**Task description**: Beneath this instruction is a block of data; output from it exactly the lines that run from the one containing "const bandStart = shank + 8;" through the one containing "if empty is", inclusive.

--- START OF Source data ---

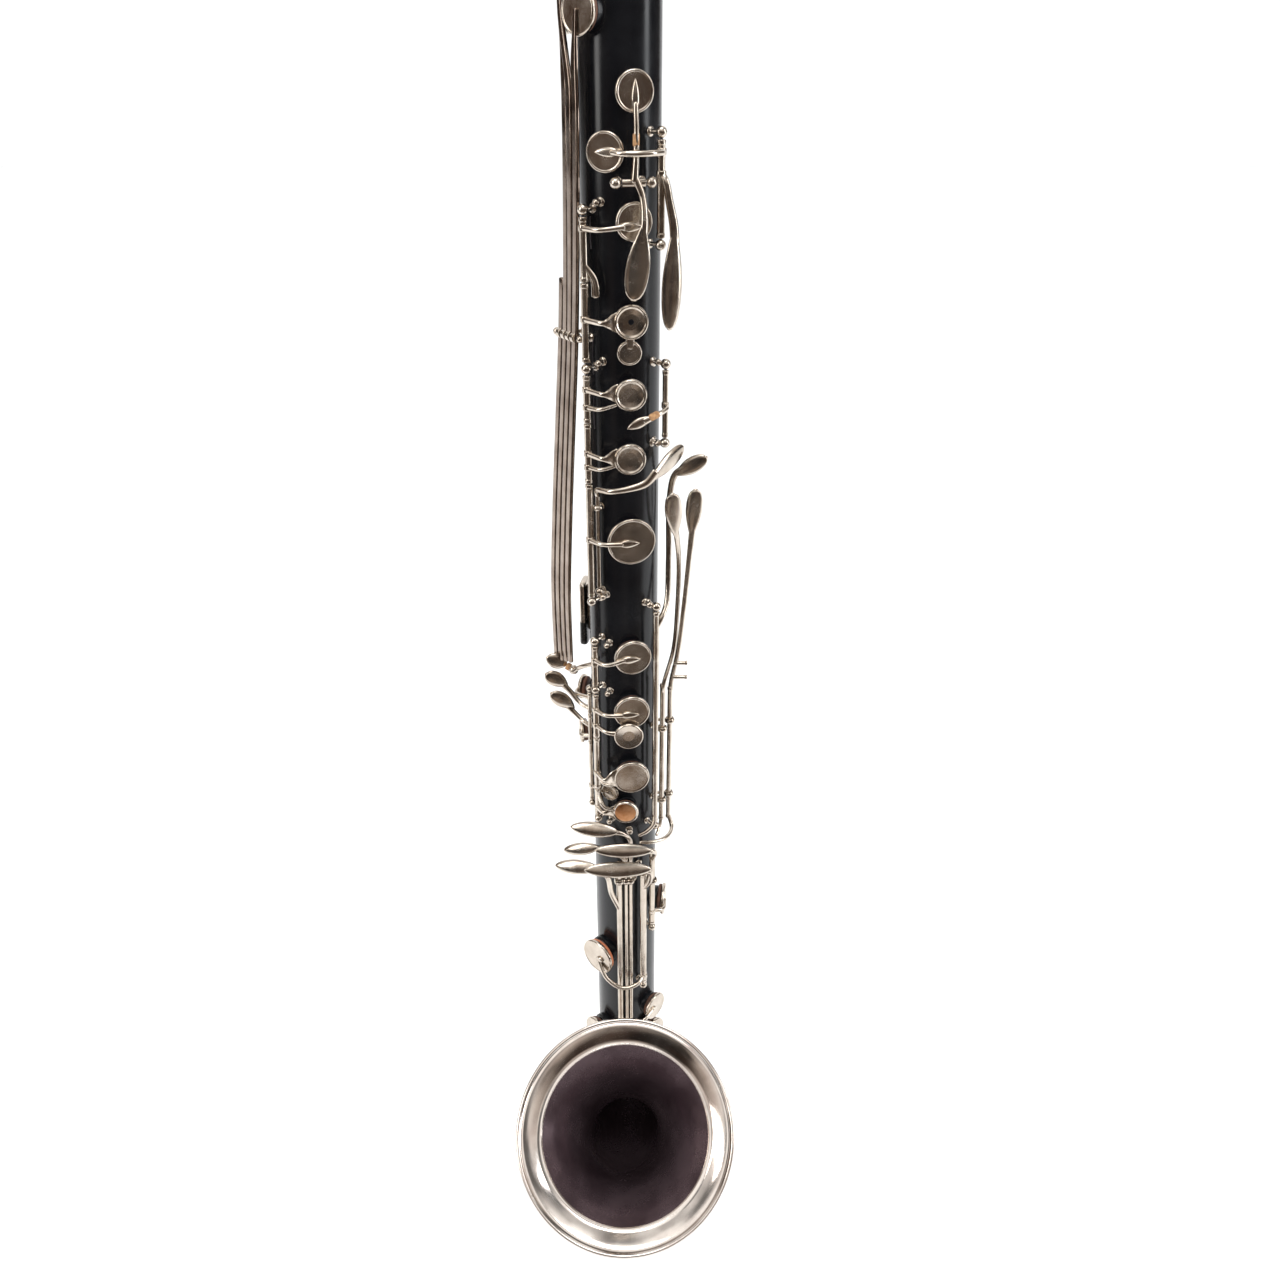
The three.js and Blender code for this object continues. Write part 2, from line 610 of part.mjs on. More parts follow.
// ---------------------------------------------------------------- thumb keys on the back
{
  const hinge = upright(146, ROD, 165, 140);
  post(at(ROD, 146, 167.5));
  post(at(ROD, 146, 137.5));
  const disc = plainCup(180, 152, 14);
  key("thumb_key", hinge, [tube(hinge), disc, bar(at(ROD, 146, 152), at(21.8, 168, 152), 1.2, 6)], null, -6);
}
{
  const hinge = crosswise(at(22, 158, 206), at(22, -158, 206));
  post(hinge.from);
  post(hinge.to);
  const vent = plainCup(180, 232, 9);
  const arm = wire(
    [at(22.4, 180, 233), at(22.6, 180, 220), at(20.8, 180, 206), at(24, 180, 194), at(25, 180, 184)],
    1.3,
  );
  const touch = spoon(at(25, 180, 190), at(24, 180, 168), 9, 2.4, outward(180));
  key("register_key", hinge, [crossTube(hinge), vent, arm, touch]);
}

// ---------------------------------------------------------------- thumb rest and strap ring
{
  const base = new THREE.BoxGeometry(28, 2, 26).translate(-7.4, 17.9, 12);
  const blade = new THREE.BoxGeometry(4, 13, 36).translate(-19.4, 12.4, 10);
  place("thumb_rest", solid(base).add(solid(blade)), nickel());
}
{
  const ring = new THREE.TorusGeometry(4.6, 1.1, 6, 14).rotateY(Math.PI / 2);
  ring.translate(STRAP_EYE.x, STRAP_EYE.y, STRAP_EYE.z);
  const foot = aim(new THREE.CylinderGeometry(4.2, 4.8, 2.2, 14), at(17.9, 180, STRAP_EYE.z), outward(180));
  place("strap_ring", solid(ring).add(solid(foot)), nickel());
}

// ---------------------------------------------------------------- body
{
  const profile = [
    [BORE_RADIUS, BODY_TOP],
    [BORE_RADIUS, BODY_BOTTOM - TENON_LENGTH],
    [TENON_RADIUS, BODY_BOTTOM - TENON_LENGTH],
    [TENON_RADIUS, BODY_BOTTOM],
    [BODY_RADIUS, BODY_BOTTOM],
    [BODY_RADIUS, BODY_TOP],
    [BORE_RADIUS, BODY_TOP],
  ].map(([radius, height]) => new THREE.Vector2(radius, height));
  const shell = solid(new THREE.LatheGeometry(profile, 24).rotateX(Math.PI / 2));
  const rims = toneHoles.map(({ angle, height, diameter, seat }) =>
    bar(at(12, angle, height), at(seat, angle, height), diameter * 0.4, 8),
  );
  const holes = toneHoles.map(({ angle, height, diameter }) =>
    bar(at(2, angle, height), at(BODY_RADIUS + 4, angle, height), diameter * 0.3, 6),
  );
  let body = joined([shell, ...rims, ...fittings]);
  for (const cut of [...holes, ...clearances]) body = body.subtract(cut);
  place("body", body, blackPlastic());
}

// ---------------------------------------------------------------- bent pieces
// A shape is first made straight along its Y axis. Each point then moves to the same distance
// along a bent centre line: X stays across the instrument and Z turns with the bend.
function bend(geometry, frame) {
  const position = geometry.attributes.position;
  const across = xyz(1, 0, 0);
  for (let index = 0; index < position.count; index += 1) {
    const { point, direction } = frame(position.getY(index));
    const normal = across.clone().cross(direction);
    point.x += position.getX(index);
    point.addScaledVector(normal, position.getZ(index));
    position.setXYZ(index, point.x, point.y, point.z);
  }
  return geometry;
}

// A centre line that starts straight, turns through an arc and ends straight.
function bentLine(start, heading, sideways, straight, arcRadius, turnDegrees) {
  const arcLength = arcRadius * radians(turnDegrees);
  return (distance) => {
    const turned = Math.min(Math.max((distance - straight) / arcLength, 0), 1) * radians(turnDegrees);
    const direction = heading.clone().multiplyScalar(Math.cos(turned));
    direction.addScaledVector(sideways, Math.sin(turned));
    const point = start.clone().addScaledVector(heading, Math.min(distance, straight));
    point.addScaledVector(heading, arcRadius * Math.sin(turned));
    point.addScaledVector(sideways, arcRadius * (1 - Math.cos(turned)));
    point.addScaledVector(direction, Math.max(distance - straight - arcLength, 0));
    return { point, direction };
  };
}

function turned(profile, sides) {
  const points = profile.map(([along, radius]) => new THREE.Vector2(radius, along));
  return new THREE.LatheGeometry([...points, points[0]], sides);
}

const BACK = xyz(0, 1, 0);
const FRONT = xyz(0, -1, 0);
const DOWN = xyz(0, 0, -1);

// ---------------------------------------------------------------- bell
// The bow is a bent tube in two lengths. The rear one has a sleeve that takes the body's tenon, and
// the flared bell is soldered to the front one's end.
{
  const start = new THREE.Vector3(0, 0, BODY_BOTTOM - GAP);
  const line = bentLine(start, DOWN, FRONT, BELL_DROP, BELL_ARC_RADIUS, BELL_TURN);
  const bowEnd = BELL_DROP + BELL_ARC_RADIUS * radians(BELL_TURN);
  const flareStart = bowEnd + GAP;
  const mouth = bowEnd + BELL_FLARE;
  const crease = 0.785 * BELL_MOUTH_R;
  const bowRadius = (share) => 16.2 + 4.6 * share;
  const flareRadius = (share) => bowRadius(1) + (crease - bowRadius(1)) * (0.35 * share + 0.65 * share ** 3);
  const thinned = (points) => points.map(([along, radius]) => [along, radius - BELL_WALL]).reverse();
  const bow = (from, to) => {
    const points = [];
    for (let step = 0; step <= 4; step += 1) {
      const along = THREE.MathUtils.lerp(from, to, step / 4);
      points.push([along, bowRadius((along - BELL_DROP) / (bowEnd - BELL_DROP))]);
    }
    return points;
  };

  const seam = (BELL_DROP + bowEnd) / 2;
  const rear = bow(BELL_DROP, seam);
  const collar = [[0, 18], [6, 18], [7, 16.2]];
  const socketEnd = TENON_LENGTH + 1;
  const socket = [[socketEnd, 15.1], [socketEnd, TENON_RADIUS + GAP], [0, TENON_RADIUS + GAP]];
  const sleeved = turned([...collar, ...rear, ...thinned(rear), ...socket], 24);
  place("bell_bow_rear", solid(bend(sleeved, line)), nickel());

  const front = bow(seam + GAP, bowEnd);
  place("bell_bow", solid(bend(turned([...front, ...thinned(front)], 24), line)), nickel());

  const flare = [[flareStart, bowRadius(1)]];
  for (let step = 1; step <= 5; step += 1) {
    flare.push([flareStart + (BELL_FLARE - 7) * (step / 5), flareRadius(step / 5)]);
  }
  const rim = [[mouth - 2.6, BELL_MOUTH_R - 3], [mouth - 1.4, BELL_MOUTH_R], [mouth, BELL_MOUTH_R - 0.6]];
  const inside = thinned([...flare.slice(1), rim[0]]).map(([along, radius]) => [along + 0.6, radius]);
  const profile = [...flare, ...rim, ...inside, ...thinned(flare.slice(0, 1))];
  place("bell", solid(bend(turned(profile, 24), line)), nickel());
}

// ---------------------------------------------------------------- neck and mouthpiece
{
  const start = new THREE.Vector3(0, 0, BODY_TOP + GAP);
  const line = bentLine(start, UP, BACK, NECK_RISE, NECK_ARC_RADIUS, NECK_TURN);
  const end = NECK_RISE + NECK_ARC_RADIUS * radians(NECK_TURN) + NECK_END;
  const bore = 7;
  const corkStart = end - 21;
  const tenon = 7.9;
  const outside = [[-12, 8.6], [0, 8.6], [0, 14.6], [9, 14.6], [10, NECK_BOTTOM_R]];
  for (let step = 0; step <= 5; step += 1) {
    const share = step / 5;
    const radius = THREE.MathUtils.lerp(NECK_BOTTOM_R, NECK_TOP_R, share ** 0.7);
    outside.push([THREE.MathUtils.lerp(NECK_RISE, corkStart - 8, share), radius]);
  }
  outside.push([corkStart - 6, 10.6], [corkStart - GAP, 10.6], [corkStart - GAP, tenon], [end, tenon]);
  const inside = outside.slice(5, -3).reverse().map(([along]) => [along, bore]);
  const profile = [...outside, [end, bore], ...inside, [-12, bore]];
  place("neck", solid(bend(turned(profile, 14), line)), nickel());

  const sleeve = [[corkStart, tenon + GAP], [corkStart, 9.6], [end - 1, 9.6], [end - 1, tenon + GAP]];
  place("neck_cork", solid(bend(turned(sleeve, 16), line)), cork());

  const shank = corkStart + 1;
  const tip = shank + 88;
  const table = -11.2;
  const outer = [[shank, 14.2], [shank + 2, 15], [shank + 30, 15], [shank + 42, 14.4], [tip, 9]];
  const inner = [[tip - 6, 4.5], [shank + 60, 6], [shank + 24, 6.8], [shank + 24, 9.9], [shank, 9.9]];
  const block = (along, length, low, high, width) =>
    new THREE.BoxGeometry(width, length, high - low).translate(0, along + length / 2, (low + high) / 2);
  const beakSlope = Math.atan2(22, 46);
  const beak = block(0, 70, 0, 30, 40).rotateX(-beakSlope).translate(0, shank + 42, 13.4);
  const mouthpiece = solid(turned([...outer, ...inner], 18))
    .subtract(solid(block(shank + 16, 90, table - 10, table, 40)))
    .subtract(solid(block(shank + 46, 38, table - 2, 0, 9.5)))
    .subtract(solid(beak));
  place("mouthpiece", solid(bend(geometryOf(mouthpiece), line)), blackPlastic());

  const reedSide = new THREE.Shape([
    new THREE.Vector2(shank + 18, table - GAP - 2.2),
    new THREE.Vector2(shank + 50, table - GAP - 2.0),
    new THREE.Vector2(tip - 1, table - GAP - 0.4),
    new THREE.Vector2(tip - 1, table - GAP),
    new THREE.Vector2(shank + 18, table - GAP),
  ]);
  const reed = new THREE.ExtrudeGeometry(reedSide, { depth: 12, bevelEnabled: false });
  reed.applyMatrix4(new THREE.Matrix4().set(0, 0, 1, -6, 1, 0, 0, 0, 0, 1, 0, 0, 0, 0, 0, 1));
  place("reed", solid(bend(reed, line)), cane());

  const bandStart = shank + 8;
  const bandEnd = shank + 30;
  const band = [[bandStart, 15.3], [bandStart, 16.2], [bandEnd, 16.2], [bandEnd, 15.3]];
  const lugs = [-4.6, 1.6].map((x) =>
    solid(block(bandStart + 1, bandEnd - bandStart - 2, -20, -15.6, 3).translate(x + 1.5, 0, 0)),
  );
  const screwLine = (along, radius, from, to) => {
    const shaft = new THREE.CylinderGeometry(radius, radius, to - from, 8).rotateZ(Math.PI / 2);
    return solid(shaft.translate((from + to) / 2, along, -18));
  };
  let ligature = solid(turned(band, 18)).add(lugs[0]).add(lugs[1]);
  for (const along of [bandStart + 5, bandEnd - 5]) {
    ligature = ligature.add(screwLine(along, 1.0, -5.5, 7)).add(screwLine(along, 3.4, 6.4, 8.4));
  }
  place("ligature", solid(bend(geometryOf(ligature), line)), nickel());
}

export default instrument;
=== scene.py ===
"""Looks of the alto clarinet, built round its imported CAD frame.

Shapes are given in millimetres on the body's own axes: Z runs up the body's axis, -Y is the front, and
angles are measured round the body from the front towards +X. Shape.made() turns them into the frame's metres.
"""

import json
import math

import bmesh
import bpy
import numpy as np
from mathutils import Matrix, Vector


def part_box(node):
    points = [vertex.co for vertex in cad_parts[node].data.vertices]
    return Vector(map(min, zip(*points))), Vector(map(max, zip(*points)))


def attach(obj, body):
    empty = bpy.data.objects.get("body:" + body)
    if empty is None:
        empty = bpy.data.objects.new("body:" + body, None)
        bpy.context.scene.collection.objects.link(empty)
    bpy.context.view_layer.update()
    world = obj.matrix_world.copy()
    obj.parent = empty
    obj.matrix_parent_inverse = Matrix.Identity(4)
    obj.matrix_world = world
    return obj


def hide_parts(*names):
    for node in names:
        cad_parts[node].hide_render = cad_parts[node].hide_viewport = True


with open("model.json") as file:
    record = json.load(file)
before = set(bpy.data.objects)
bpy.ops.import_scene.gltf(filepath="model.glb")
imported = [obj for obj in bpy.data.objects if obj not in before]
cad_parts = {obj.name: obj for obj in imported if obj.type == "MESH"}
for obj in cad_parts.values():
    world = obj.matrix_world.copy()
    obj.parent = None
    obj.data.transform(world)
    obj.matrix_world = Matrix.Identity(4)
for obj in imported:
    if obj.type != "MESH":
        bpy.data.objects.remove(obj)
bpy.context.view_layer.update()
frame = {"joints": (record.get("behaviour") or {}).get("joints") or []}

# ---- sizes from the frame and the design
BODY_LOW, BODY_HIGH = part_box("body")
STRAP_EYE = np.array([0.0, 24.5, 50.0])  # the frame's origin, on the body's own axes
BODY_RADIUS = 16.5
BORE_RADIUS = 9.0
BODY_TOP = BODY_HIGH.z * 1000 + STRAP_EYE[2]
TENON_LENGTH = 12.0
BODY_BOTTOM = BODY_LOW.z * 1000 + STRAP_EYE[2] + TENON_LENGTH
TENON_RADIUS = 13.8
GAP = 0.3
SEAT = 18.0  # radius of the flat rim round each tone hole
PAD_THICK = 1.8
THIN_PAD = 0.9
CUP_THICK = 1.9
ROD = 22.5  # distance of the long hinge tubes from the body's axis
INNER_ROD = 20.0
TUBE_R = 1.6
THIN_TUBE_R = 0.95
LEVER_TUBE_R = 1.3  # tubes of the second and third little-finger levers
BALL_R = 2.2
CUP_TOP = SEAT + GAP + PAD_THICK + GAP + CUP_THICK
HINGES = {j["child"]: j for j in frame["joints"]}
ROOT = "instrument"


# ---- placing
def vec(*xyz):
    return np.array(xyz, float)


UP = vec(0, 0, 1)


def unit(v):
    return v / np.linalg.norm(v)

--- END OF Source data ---

**Written answer**:
  const bandStart = shank + 8;
  const bandEnd = shank + 30;
  const band = [[bandStart, 15.3], [bandStart, 16.2], [bandEnd, 16.2], [bandEnd, 15.3]];
  const lugs = [-4.6, 1.6].map((x) =>
    solid(block(bandStart + 1, bandEnd - bandStart - 2, -20, -15.6, 3).translate(x + 1.5, 0, 0)),
  );
  const screwLine = (along, radius, from, to) => {
    const shaft = new THREE.CylinderGeometry(radius, radius, to - from, 8).rotateZ(Math.PI / 2);
    return solid(shaft.translate((from + to) / 2, along, -18));
  };
  let ligature = solid(turned(band, 18)).add(lugs[0]).add(lugs[1]);
  for (const along of [bandStart + 5, bandEnd - 5]) {
    ligature = ligature.add(screwLine(along, 1.0, -5.5, 7)).add(screwLine(along, 3.4, 6.4, 8.4));
  }
  place("ligature", solid(bend(geometryOf(ligature), line)), nickel());
}

export default instrument;
=== scene.py ===
"""Looks of the alto clarinet, built round its imported CAD frame.

Shapes are given in millimetres on the body's own axes: Z runs up the body's axis, -Y is the front, and
angles are measured round the body from the front towards +X. Shape.made() turns them into the frame's metres.
"""

import json
import math

import bmesh
import bpy
import numpy as np
from mathutils import Matrix, Vector


def part_box(node):
    points = [vertex.co for vertex in cad_parts[node].data.vertices]
    return Vector(map(min, zip(*points))), Vector(map(max, zip(*points)))


def attach(obj, body):
    empty = bpy.data.objects.get("body:" + body)
    if empty is None:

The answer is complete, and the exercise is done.